Dozens of Oak Park teachers lined up in an auditorium Monday, waiting to take their first step toward getting a wired classroom.
The 45 teachers came from every school in the Oak Park Unified School District. Lined up on a table in the front of the room, 45 MacBooks sat swaddled in baby blankets.
"Welcome to laptop adoption day," shouted Jane Mintz, the district's director of educational technology.
Teachers cheered and applauded in response. Many have desktop computers in their classrooms now. Those are used daily for e-mail or creating documents, they said, but not to interact with students. That's expected to change.
Monday's laptop adoption and training session was the kickoff to the district's 21st Century Classroom initiative. The program was designed to change the way Oak Park students are taught and was paid for using funds from Measure C6.
District voters approved the $17.5 million bond measure for new equipment, technology and furniture last year.
It will cost property owners $24 a year per $100,000 of assessed value.
This year, the district will wire 43 model 21st Century classrooms, which will all be equipped with interactive smart board and document cameras when school starts Aug. 28.
All the teachers who volunteered and were accepted into the first wave of the program, including several who share classrooms, will get MacBook laptops.
"I am so excited about this," said Sharon Lavene, who teaches seventh grade at Medea Creek Middle School. "It's just a (new) way of reaching kids."

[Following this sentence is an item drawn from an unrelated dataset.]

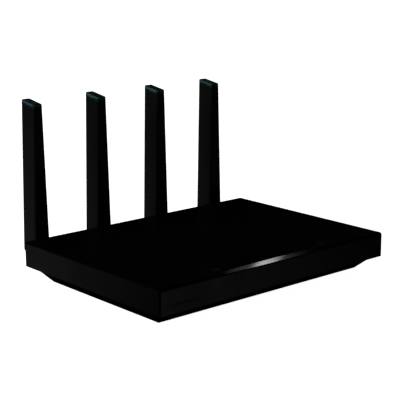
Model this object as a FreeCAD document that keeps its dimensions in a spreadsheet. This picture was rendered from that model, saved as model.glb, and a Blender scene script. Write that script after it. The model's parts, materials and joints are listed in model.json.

Lavene sat alongside her colleagues and listened Monday as two representatives from Apple introduced them to their computers. Later this summer, teachers will go through a second round of training to learn to use the smart board technology.
Mintz said teachers will learn how to use the equipment as interactive tools in the classroom, not just updated equipment that's used in the same old way.
For example, a smart board can record a teacher working on a new math problem with a class.
Then later, the teacher can post that video to the classroom Web site for students to refer to at home.
Or the document camera could pick up an essay written in a student's notebook. Then, the class could use the smart board to underline key words or make changes.
"Kids have changed a lot, and instruction hasn't changed," Mintz said. "School can't become a six-hour vacation from their world."